Industri kecil kripik tempe di Kota Malang hingga saat ini masih mampu bertahaan untuk tetap berproduksi dan bahkan mampu membantu pemerintah dalam usahanya menyerap tenaga kerja, sehingga secara tidak langsung dapat mengurangi pengangguran.
Didi Prabowo, (1998) "Faktor-Faktor yang Mempengaruhi Penyerapan Tenaga Kerja dalam Sub-sektor Industeri Kecil di Kabupaten Dati II Malang". Pada penelitiaan ini mengatakan bahwa pada Sub-sektoe industri kecil di kabupaten Dati II Malang, jumlah modal, unit usaha, dan nilai PDRB berpengaruh secara positif terhasap penyerapan tenaga kerjadan mampu meningkatkan kemampuan industri kecil.
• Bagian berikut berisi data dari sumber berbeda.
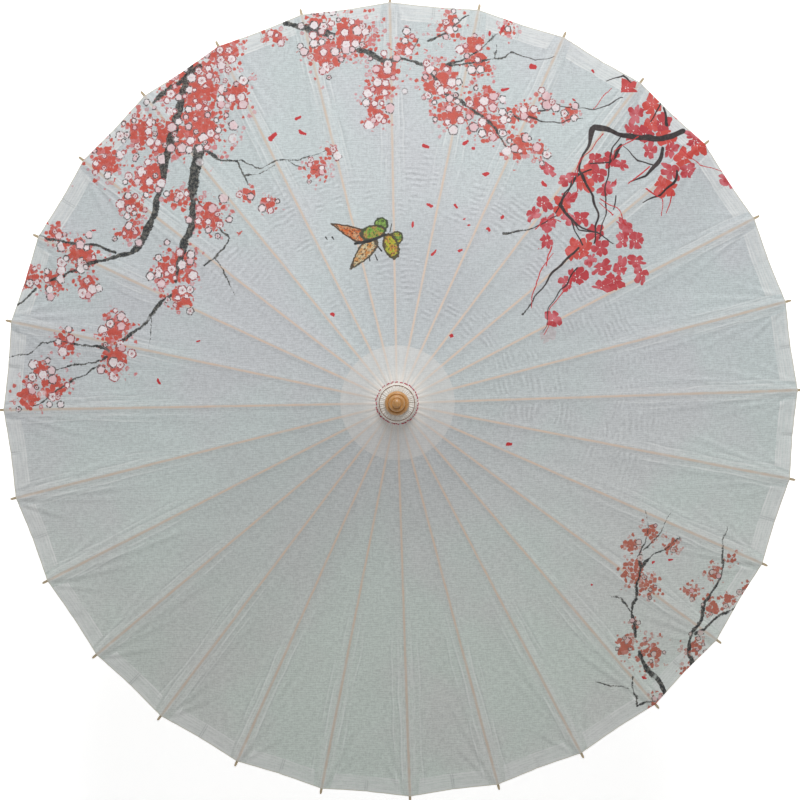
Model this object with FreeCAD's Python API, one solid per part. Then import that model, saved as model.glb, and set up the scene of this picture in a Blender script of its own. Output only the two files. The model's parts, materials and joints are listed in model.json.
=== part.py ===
import FreeCAD, Part
import math
import os

# All lengths are millimetres and all angles are degrees.
# The origin is the middle of the hand grip and +Z runs up the shaft.

# Folding frame: each rib and its stretcher are two equal links
RIB_COUNT = 28
PIVOT_RADIUS = 15.0
LINK = 200.0
OPEN_ANGLE = 70.0
TOP_PIVOT_Z = 492.0
RUNNER_PIVOT_Z = TOP_PIVOT_Z - 2 * LINK * math.cos(math.radians(OPEN_ANGLE))

# Rib, in its own frame: x along it from the top pivot, y across, z to the cloth
RIB_BODY_START = 6.0
RIB_END = 432.0
RIB_UNDER = 0.7
RIB_TOP = 4.7
RIB_HEAD_WIDTH = 3.0
RIB_MID_WIDTH = 3.6
RIB_TIP_WIDTH = 2.6
RIB_TIP_CHAMFER = 0.7
DROOP_RADIUS = 3368.0
LUG_RADIUS = 2.1
LUG_WIDTH = 4.4
LUG_TOP = 3.0
LUG_SLOT_WIDTH = 1.8
LUG_SLOT_TOP = 2.5
LUG_SLOT_INNER = 5.0
LUG_SLOT_OUTER = 3.0

# Stretcher, in its own frame: x along it from the runner pivot, z to the shaft
STRETCHER_BODY_START = 7.0
STRETCHER_BODY_END = 192.0
STRETCHER_THICKNESS = 2.6
STRETCHER_LOW_WIDTH = 2.2
STRETCHER_HIGH_WIDTH = 3.2

# Tongues and pins of the pivots
TONGUE_WIDTH = 1.6
BOSS_RADIUS = 1.7
WIRE_RADIUS = 0.5
WIRE_FIT = 0.02
TONGUE_HOLE_RADIUS = 0.57
PIN_RADIUS = 0.55
PIN_LENGTH = 4.2
PIN_HOLE_RADIUS = 0.62

# Slotted crowns of the top notch and of the runner
CROWN_RADIUS = 18.5
CROWN_HALF_HEIGHT = 4.5
SLOT_WIDTH = 1.85
SLOT_FLOOR_RADIUS = 11.8

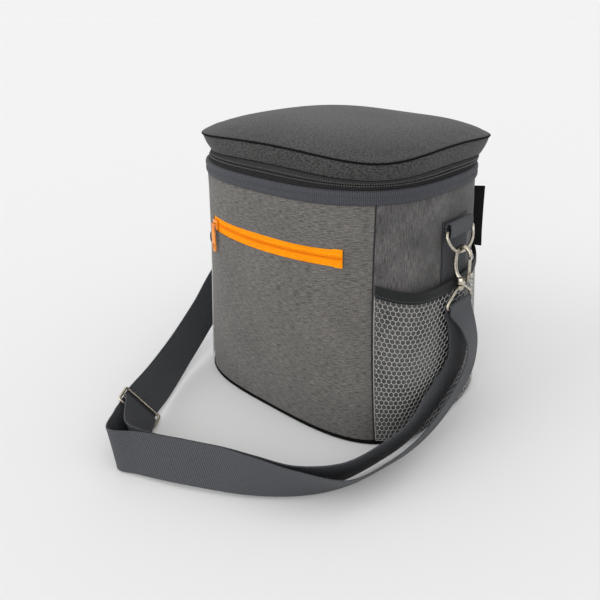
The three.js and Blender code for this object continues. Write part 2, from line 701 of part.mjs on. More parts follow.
const INNER_RUN = [
  [[-69.3, -207.2, 6.5], [-88.7, -223.6, 37.3]],
  [[-57, -222, 2], [-74, -235, 36]],
  [[-38, -246, 2.3], [-44, -251, 38.8]],
  [[-16, -255, 2.3], [-19, -246, 38.8]],
  [[14, -245, 2.2], [13, -231, 38.4]],
  [[50, -228, 2.2], [48, -217, 39.4]],
  [[80, -209, 2.1], [79, -208, 40.3]],
  [[108, -183, 2.1], [111, -195, 39.3]],
  [[127, -150, 2.4], [139, -165, 38]],
  [[138, -111, 4], [151, -125, 40]],
  [[145, -74, 8], [155, -92, 43]],
  [[148, -38, 20], [152, -60, 53]],
  [[149.5, -4, 36], [149.5, -36, 62]],
  [[149, 22, 56], [149.5, -17, 73]],
  [[147.3, 27, 82], [147.8, -12, 91]],
  [[145.4, 24, 108], [146, -16, 112]],
  [[144.6, 22, 120], [144.6, -18, 121]],
  [[144.4, 22, 127.5], [144.4, -18, 127.5]],
];

const ribbon = (stations, perStation) => {
  const edgeCurve = (edge) => {
    const points = stations.map((station) => vec(...station[edge]));
    return new THREE.CatmullRomCurve3(points, false, "centripetal");
  };
  const count = (stations.length - 1) * perStation;
  const low = edgeCurve(0);
  const high = edgeCurve(1);
  const loops = [];
  for (let i = 0; i <= count; i++) {
    const t = i / count;
    const centre = low.getPoint(t).add(high.getPoint(t)).multiplyScalar(0.5);
    const across = high.getPoint(t).sub(low.getPoint(t)).normalize();
    const along = low.getTangent(t).add(high.getTangent(t)).normalize();
    const normal = along.cross(across).normalize();
    const corner = (side, out) =>
      centre
        .clone()
        .addScaledVector(across, (side * WEBBING_WIDTH) / 2)
        .addScaledVector(normal, (out * WEBBING) / 2);
    loops.push([corner(-1, -1), corner(1, -1), corner(1, 1), corner(-1, 1)]);
  }
  return capped(loops);
};
add("strap_upper_run", ribbon(UPPER_RUN, 4), SLATE);
add("strap_outer_run", ribbon(OUTER_RUN, 4), SLATE);
add("strap_inner_run", ribbon(INNER_RUN, 4), SLATE);

// The sliding adjuster: a wire frame with a middle bar, between the two layers of webbing.
const frameHalf = WEBBING_WIDTH / 2 + 3;
const FRAME_REACH = 8.5;
const FRAME_CORNER = 1.8;
const FRAME_WIRE = 1.5;
const FRAME_BAR = 1.3;
const framePath = [];
for (const [sx, sy] of [[1, 1], [1, -1], [-1, -1], [-1, 1]]) {
  const near = sx === sy ? FRAME_CORNER : 0;
  const far = FRAME_CORNER - near;
  framePath.push(vec(sx * (frameHalf - near), sy * (FRAME_REACH - far), 0));
  framePath.push(vec(sx * (frameHalf - far), sy * (FRAME_REACH - near), 0));
}
const adjuster = joined(
  solidOf(roundRing(framePath, FRAME_WIRE)),
  pin("x", FRAME_BAR, 2 * frameHalf, 10, 0, 0, 0),
);
// Where it sits on the doubled run: its centre on the lower layer, lifted by half the stack.
const ADJUSTER_CENTRE = vec(-82.5, -217.3, 18.7);
const ADJUSTER_LIFT = 2.6;
const acrossStrap = vec(-19.4, -16.4, 30.8).normalize();
const towardsFold = vec(0.54, -0.836, -0.1);
const offStrap = acrossStrap.clone().cross(towardsFold).normalize();
const alongStrap = offStrap.clone().cross(acrossStrap);
const adjusterPlace = new THREE.Matrix4()
  .makeBasis(acrossStrap, alongStrap, offStrap)
  .setPosition(ADJUSTER_CENTRE.clone().addScaledVector(offStrap, ADJUSTER_LIFT));
add("strap_adjuster", placed(adjuster, adjusterPlace), METAL);

// ---------- label tab at the seam between the right side and the back ----------
const LABEL = { low: 155, high: 221, out: 13, half: 0.7 };
const labelFace = (side) => (u, v) => {
  const z = lerp(LABEL.low, LABEL.high, v);
  const seam = bodyPoint(seamAngle(z), z, -0.4);
  const out = vec(0.8, 0.6, 0);
  const along = vec(-0.6, 0.8, 0);
  return seam.addScaledVector(out, u * LABEL.out).addScaledVector(along, side * LABEL.half);
};
add("side_label", slab(labelFace(1), labelFace(-1), 1, 1), BLACK);

export default bag;
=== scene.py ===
"""Insulated cooler bag: the looks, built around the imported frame. Metres, +Z up, the front faces -Y."""

import logging
import math
from dataclasses import dataclass
from enum import Enum
from typing import Callable, Optional, Sequence

import bpy
from mathutils import Matrix, Vector, noise
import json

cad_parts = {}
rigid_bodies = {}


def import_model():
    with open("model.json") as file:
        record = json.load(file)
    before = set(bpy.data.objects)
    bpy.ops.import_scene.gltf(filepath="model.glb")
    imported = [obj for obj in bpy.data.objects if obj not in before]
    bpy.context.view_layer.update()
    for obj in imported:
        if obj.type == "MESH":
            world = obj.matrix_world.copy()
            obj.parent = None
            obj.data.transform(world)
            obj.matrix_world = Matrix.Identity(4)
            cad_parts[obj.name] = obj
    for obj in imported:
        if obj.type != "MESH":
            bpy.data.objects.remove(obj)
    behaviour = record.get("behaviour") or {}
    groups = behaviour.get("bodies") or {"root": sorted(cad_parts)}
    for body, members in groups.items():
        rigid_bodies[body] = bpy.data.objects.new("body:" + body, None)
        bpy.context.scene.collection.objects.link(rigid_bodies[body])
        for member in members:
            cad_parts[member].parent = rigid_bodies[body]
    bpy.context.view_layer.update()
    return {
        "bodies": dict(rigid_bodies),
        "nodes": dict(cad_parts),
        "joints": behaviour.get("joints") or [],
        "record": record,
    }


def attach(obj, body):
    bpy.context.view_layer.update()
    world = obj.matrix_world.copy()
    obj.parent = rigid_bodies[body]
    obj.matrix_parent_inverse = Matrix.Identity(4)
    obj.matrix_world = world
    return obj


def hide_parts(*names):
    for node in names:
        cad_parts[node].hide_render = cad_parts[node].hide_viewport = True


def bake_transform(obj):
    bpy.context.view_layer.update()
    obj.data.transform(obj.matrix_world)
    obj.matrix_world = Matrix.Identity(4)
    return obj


LOG = logging.getLogger("cooler_bag")
MM = 0.001
Place = Callable[[float, float], Vector]
Route = Callable[[float], Vector]


class Side(Enum):
    """The two sides of the bag, by the sign of their X."""

    RIGHT = 1
    LEFT = -1

    @property
    def label(self) -> str:
        """The side's name as it stands in node names."""
        return self.name.lower()


class Grain(Enum):
    """The way a cloth's slubs run: round the bag or up it."""

    AROUND = 0
    UP = 1


# ---------------------------------------------------------------- numbers


def lerp(a: float, b: float, t: float) -> float:
    """The value a share t of the way from a to b."""
    return a + (b - a) * t


def spaced(start: float, stop: float, count: int) -> list[float]:
    """Count equal steps from start to stop, both ends included."""
    return [lerp(start, stop, i / count) for i in range(count + 1)]


def in_mm(pairs: Sequence[tuple[float, float]]) -> list[tuple[float, float]]:
    """Pairs given in millimetres, in metres."""
    return [(a * MM, b * MM) for a, b in pairs]


def wobble(point: Vector, size: float, seed: float = 0.0) -> float:
    """Smooth noise from -1 to 1 that changes over a distance of size metres."""
    return noise.noise(point / size + Vector((seed, seed * 1.7, seed * 0.6)))


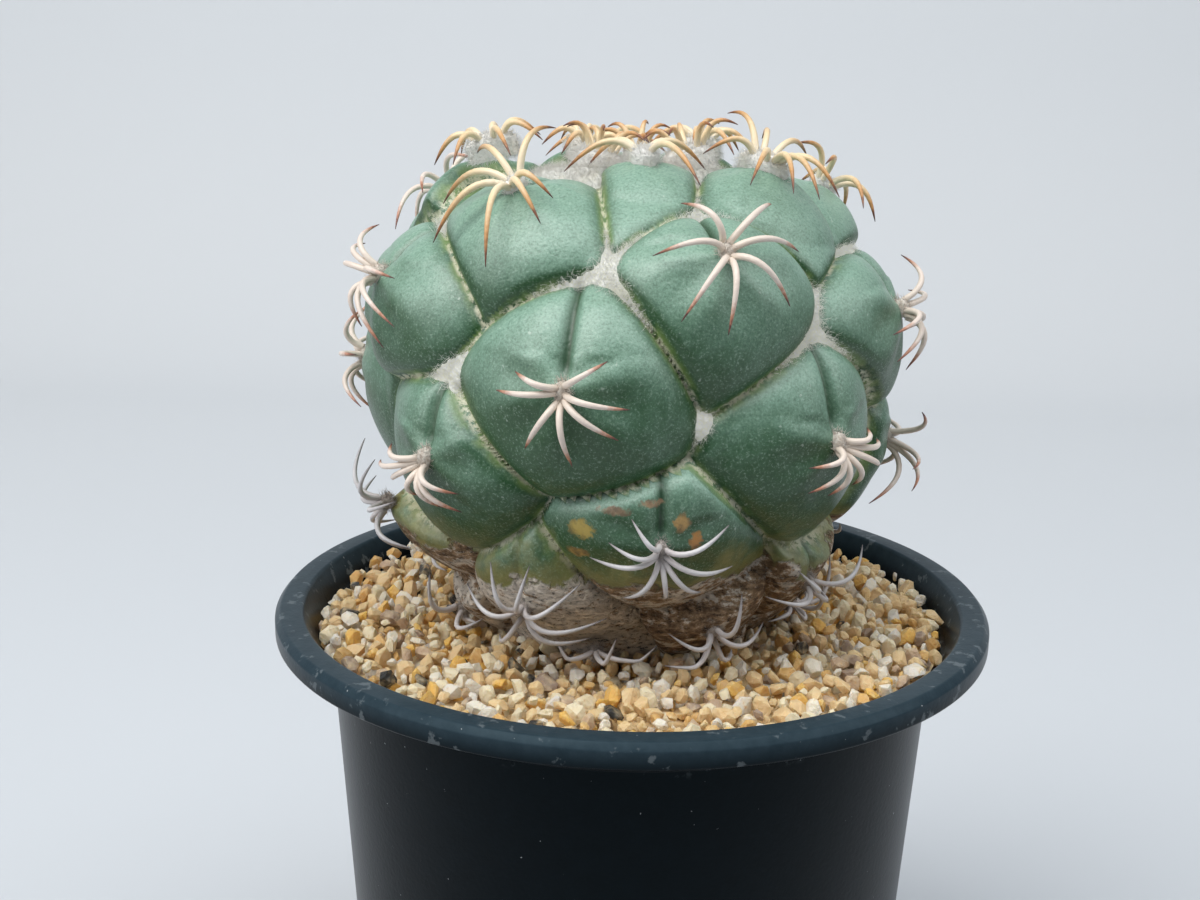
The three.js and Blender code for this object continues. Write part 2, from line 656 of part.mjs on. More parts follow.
// Lifts a spine's points clear of the skin and the gravel.
function bentClear(line, tubercle) {
  const { x, y, z } = tubercle.out;
  const push = new THREE.Vector3(x, y, Math.max(z, 0)).normalize();
  return line.map((point, k) => {
    if (k === 0) return point;
    const raised = point.clone();
    for (let pass = 0; pass < 3; pass += 1) {
      raised.z = Math.max(raised.z, STONE_TOPS + SPINE_RADIUS);
      const short = SPINE_RADIUS + 2 * GAP - clearOfSkin(raised);
      if (short > 0) raised.addScaledVector(push, OVERSHOOT * short);
    }
    return raised;
  });
}

// Whether a spine's line keeps off the skin between its bends too.
function keepsOffSkin(line) {
  return line.slice(2).every((point, k) => (
    clearOfSkin(new THREE.Vector3().lerpVectors(line[k + 1], point, 0.5)) > 0.7 * SPINE_RADIUS + GAP));
}

const padSize = (number) => (number < 5 ? 2.9 : number < 22 ? 2.3 : 2.0);
const spineReach = (number) => SPINE_REACH * (number < 4 ? 0.78 + 0.05 * number : number < 10 ? 1.12 : 1);

// Heading and reach of each spine of a head, in order round it: the recorded ones, or an even star.
function starOf(number) {
  const draw = seededDraws(700 + number);
  const varied = () => SCATTER * (draw() - 0.5);
  const even = Array.from({ length: SPINES }, (_, k) => (
    [(360 * (k + varied())) / SPINES, spineReach(number) * (1 + varied())]));
  const star = HEADINGS[number] ?? even;
  return star.map(([heading, reach, raised = 0]) => ({ turn: radians(heading), reach, raised }));
}

// Chooses the spines of every head, oldest first, so that no spine touches another head.
function placeSpines() {
  const heads = new Map();
  const taken = [];
  const blocked = (line, number) => taken.some((spine) => (
    spine.number !== number && distanceBetween(line, spine.line) < 2 * SPINE_RADIUS + GAP));
  const onPad = (line, number) => TUBERCLES.some((other) => (
    other.number !== number && line.some((point) => (
      point.distanceTo(other.point) < padSize(other.number) + SPINE_RADIUS + GAP))));
  const inCrown = (line) => line.some((point) => (
    point.distanceTo(CROWN_CENTRE) < CROWN_WOOL + 2 * SPINE_RADIUS));
  const flat = (line) => line.some((point, i) => i > 0 && point.distanceTo(line[i - 1]) < SPINE_RADIUS);
  for (const tubercle of TUBERCLES.slice().reverse()) {
    const { number } = tubercle;
    if (number > OLDEST_WITH_SPINES || number < YOUNGEST_WITH_PAD) continue;
    const spines = starOf(number).map(({ turn, reach, raised }) => {
      const ways = SPINE_TRIES.map(([swing, shorter, higher]) => bentClear(
        spineLine(tubercle, turn + swing, reach * shorter, raised, SPINE_ARCH * higher),
        tubercle,
      ));
      const line = ways.find((way) => (
        !blocked(way, number) && !onPad(way, number) && !inCrown(way) && !flat(way) && keepsOffSkin(way)));
      if (line) taken.push({ number, line });
      return { turn, line };
    });
    heads.set(number, spines);
  }
  return heads;
}

// A flattened ball of felt or wool on the skin, as long along `up` as it is wide across.
function feltBall(centre, { side, up, out }, wide, tall, thick, detail) {
  const ball = new THREE.IcosahedronGeometry(1, detail);
  const axes = new THREE.Matrix4().makeBasis(
    side.clone().multiplyScalar(wide),
    up.clone().multiplyScalar(tall),
    out.clone().multiplyScalar(thick),
  );
  return ball.applyMatrix4(axes.setPosition(centre));
}

// The facets round a pad's side: one for each spine, and a bare one in each wide gap.
function padFacets(spines) {
  const facets = [];
  spines.forEach((spine, k) => {
    const next = spines[(k + 1) % spines.length];
    const ahead = next.turn - spine.turn + (k + 1 === spines.length ? 2 * Math.PI : 0);
    facets.push(spine);
    if (ahead > radians(WIDEST_FACET)) facets.push({ turn: spine.turn + ahead / 2 });
  });
  return facets.map((facet, k) => {
    const last = facets[(k + facets.length - 1) % facets.length];
    const before = last.turn - (k === 0 ? 2 * Math.PI : 0);
    return { ...facet, edge: (before + facet.turn) / 2 };
  });
}

// A felt pad with a spine growing out of the facets round its side; a spine that found no free
// way is left out.
function headGeometry(centre, { side, up, out }, size, spines, spineRadius) {
  const points = [];
  const faces = [];
  const add = (point) => points.push(point) - 1;
  const facets = padFacets(spines);
  const ring = (radius, height) => facets.map(({ edge }) => add(centre.clone()
    .addScaledVector(side, radius * Math.sin(edge))
    .addScaledVector(up, -radius * Math.cos(edge))
    .addScaledVector(out, height)));
  const top = add(centre.clone().addScaledVector(out, 0.75 * size));
  const upper = ring(0.6 * size, 0.6 * size);
  const lower = ring(size, 0);
  const foot = add(centre.clone());
  facets.forEach(({ line }, k) => {
    const next = (k + 1) % facets.length;
    faces.push(top, upper[k], upper[next]);
    faces.push(upper[k], lower[next], upper[next]);
    faces.push(foot, lower[next], lower[k]);
    let row = [upper[k], lower[k], lower[next]];
    if (!line) {
      faces.push(...row);
      return;
    }
    for (const corners of spineRows(line, out, spineRadius)) {
      const outer = corners.map(add);
      for (let c = 0; c < 3; c += 1) {
        const d = (c + 1) % 3;
        faces.push(row[c], row[d], outer[d], row[c], outer[d], outer[c]);
      }
      row = outer;
    }
    const tip = add(line[line.length - 1]);
    for (let c = 0; c < 3; c += 1) faces.push(row[c], row[(c + 1) % 3], tip);
  });
  const geometry = new THREE.BufferGeometry().setFromPoints(points);
  geometry.setIndex(faces);
  geometry.computeVertexNormals();
  return geometry;
}

// How far out along `out` the stem's facets reach under a pad, so that the pad can rest on them.
function seatHeight({ point, side, up, out }, size, stem) {
  const start = (radius, turn) => point.clone()
    .addScaledVector(side, radius * Math.sin(turn))
    .addScaledVector(up, -radius * Math.cos(turn))
    .addScaledVector(out, SEAT_SEARCH);
  const inward = out.clone().negate();
  const samples = [start(0, 0)];
  for (let k = 0; k < 2 * SPINES; k += 1) {
    samples.push(start(size, (Math.PI * k) / SPINES), start(0.5 * size, (Math.PI * k) / SPINES));
  }
  const hits = samples.flatMap((from) => new THREE.Raycaster(from, inward).intersectObject(stem).slice(0, 1));
  return Math.max(...hits.map((hit) => SEAT_SEARCH - hit.distance));
}

function spineHead(tubercle, spines, stem) {
  const size = padSize(tubercle.number);
  const centre = tubercle.point.clone().addScaledVector(tubercle.out, GAP + seatHeight(tubercle, size, stem));
  const head = headGeometry(centre, tubercle, size, spines, SPINE_RADIUS);
  const reachesStones = tubercle.point.z < STONE_TOPS + 3;
  if (!reachesStones) return head;
  const stones = new THREE.BoxGeometry(200, 200, 20).translate(0, 0, STONE_TOPS - 10);
  return toGeometry(largestPiece(toSolid(head).subtract(toSolid(stones))));
}

// The deepest place of the corner between a tubercle and the two above it, where wool grows.
function woolCorner(number) {
  const around = [0, -5, -8].map((step) => TUBERCLES[number + step - YOUNGEST]);
  const middle = new THREE.Vector3();
  around.forEach((tubercle) => middle.addScaledVector(tubercle.point, 1 / 3));
  const azimuth = Math.atan2(middle.x, -middle.y);
  const s = around.reduce((sum, tubercle) => sum + tubercle.s / 3, 0);
  let corner = { depth: -Infinity };
  for (let turn = -8; turn <= 8; turn += 1) {
    for (let shift = -6; shift <= 6; shift += 1) {
      const here = place(azimuth + radians(turn), s + shift);
      const depth = skinDepth(here.point);
      if (depth > corner.depth) corner = { ...here, depth, azimuth: azimuth + radians(turn) };
    }
  }
  return corner;
}

function axilWool(number, skinCut) {
  const { point, out, depth, azimuth } = woolCorner(number);
  const side = new THREE.Vector3(Math.cos(azimuth), Math.sin(azimuth), 0);
  const up = new THREE.Vector3().crossVectors(out, side);
  const centre = point.clone().addScaledVector(out, WOOL_RISE - depth);
  const patch = feltBall(centre, { side, up, out }, WOOL_WIDE, WOOL_TALL, WOOL_THICK, 0);
  return toGeometry(largestPiece(toSolid(patch).subtract(skinCut)));
}

// The woolly crown, with the first short spines of the tubercles that are still inside it.
function crownWool(skinCut) {
  const upright = {
    side: new THREE.Vector3(1, 0, 0),
    up: new THREE.Vector3(0, 1, 0),
    out: new THREE.Vector3(0, 0, 1),
  };
  const draw = seededDraws(5);
  const spines = Array.from({ length: SPINES }, (_, k) => {
    const turn = (2 * Math.PI * k) / SPINES;
    const reach = 1 + SCATTER * draw();
    const line = CROWN_STATIONS.map((t) => new THREE.Vector3(
      CROWN_WOOL * reach * t * Math.sin(turn),
      -CROWN_WOOL * reach * t * Math.cos(turn),
      CROWN_SPINE_RISE * Math.sin(0.65 * Math.PI * t),
    ).add(CROWN_CENTRE));
    return { turn, line };
  });
  const mound = headGeometry(CROWN_CENTRE, upright, CROWN_WOOL * 0.8, spines, 0.7 * SPINE_RADIUS);
  return toGeometry(largestPiece(toSolid(mound).subtract(skinCut)));
}

// ---- Assembly -----------------------------------------------------------------------------
const group = new THREE.Group();
const plant = new THREE.Group();
plant.position.set(PLANT_OFFSET, 0, POT_HEIGHT);
group.add(plant);

function addPiece(parent, name, geometry, material) {
  const mesh = new THREE.Mesh(geometry, material);
  mesh.name = name;
  parent.add(mesh);
}

const twoDigits = (number) => String(number).padStart(2, "0");
const skinCut = toSolid(bodyGeometry(GAP));
const stem = new THREE.Mesh(bodyGeometry(), MATERIALS.skin);

addPiece(group, "pot", potGeometry(), MATERIALS.pot);
addPiece(group, "soil", soilGeometry(), MATERIALS.soil);
addPiece(group, "gravel", gravelGeometry(), MATERIALS.gravel);
addPiece(plant, "cactus_body", stem.geometry, MATERIALS.skin);
addPiece(plant, "crown_wool", crownWool(skinCut), MATERIALS.wool);
for (const number of WOOLLY) {
  addPiece(plant, `axil_wool_${twoDigits(number)}`, axilWool(number, skinCut), MATERIALS.wool);
}
for (const [number, spines] of placeSpines()) {
  const tubercle = TUBERCLES[number - YOUNGEST];
  const age = number < 8 ? MATERIALS.youngSpine : number < 21 ? MATERIALS.spine : MATERIALS.oldSpine;
  addPiece(plant, `spine_head_${twoDigits(number)}`, spineHead(tubercle, spines, stem), age);
}

export default group;
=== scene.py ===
# %% [markdown]
# # A round cactus in a black nursery pot
#
# The object is a tubercled cactus, as wide as a fist, in a black plastic pot with a top dressing of
# quartz gravel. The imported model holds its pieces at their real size. This lesson dresses them: it
# makes the skin, spines, wool and stones at the fineness of the real ones, and their finishes.
#
# Plant sizes are in millimetres, as a grower would measure them, and become metres when a mesh is
# made. The plant's own heights count from the top of the pot's rim.

import json
import math

import bmesh
import bpy
import numpy as np
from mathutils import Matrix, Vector

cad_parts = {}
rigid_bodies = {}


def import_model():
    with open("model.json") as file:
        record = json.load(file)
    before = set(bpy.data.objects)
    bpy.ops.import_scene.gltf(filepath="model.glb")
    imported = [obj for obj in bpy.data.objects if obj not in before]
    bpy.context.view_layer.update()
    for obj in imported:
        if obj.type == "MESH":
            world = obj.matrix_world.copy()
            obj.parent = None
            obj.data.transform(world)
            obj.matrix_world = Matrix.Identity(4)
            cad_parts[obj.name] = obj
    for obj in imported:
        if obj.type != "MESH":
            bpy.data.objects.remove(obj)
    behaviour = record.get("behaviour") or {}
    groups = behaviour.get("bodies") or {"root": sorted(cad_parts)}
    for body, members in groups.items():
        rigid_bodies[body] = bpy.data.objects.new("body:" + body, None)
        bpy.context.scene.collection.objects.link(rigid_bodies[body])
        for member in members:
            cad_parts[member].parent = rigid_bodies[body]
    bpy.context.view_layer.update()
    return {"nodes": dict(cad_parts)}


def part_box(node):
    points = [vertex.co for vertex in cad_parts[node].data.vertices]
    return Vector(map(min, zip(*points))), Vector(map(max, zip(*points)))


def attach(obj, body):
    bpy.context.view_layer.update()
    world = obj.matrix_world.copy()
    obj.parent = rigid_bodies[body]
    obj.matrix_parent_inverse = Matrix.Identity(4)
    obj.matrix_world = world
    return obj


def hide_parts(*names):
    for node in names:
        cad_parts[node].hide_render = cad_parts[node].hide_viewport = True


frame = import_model()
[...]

Tangklisan, Jonny (1999) "Analisis Faktor-Faktor yang Mempengaruhi Penyerapan Tenaga Krja dalam Upaya Pengembangan Industri Kecil di Kota Malang". Pada penelitian ini menemukan bahwa keseluruhan industri kecil di Kota Malang, faktor unit dan nilai produksi berpengaruh positif terhadap penyerapan tenaga kerja, sedangkan faktor modal berpengaruh negatif terhadap penyerapan tenaga kerja pada industri kecil di Kota Malang.
I Made Dewantara (1999) "Peran Investasi pada Industri Kerajinan Bambu terhadap Penyerapan Tenaga Kerja di Desa Belaga Kecamatan Belahbatu Kabupaten Gianyar Bali". Pada penelitian ini, terjadi hubungan yang erata dan positif antara faktor investasi dan nilai produksi terhadap penyrapan tenaga kerja pada industri kerajinan bambu di Desa Belaga Kecamatan Belahbatu Kabupaten Gianyar Bali".
Eri Yusnita Arvianti (2001) "Analisis Penyerapan Tenaga Kerja pada Agroindustri Tepung Tapioka (Studi Kasus di Pt. Saritanam Pratama Ponorogo)". Pada penelitian ini menyatakan bahwa faktor harga bahan baku dan jumlah produksi tepung tapioka berpengaruh positif terhadap penyerapan tenaga kerja.
Yakya Afandi (2003) "Analisis Peran Investasi dan Nilai Produksi Pada Usaha Kecil Menengah Terhadap Penyerapan Tenaga Kerja di Kabupaten Sidoarjo (Studi Kasus pada Pengrajin Industri Tas dan Koper Tanggulangin)". Pada penelitian ini mengatakan bahwa pada Industri Tas dan Koper di Tanggulangin di Sidoarjo, faktor investasi dan nilai produksi mempunyai hubungan yang positif terhadap penyerapan tenaga kerja.
Imammila Catur Nur Februarita (2004) "Analisis Faktor-faktor yang Mempengaruhi Penyerapan Tenaga Kerja Pelaksanaan Produksi Pada PT. PG. Krebet Baru Bululawang Malang". Pada penelitian ini, mengatakan bahwa secara simultan faktor luas tanah, jumlah bahan baku dan jumlah produksi berpengaruh positif terhadap penyerapan tenaga kerja.
Widayanti Ratna (2005) "Analisis Faktor-faktor yang Mempengaruhi Penyerapan Tenaga Kerja pada Industri Kecil Genteng di Desa Kalor Kecamatan Ngerongkot Kabupaten Nganjuk". Pada penelitian ini, mengatakan bahwa faktor modal, pengalaman bekerja dan volume penjualan mempunyai hubungan yang positif dan signifikan terhadap penyerapan tenaga kerja.
1.2 Permasalahan
Berdasarkan latar blakang masalah, maka dapat dirumuskan permasalahan sebagai berikut :
- Apakah variabel yang terdiri dari modal, pengalaman bekerja dan volume penjualan berpengaruh terhadap penyerapan tenaga kerja pada industri kecil kripik tempe di Kecamatan Blimbing Kota Malang.
- Variabel manakah yang berpengaruh dominan terhadap penyerapan tenaga kerja pada industri kecil kripik tempe di Kecamatan Blimbing Kota Malang.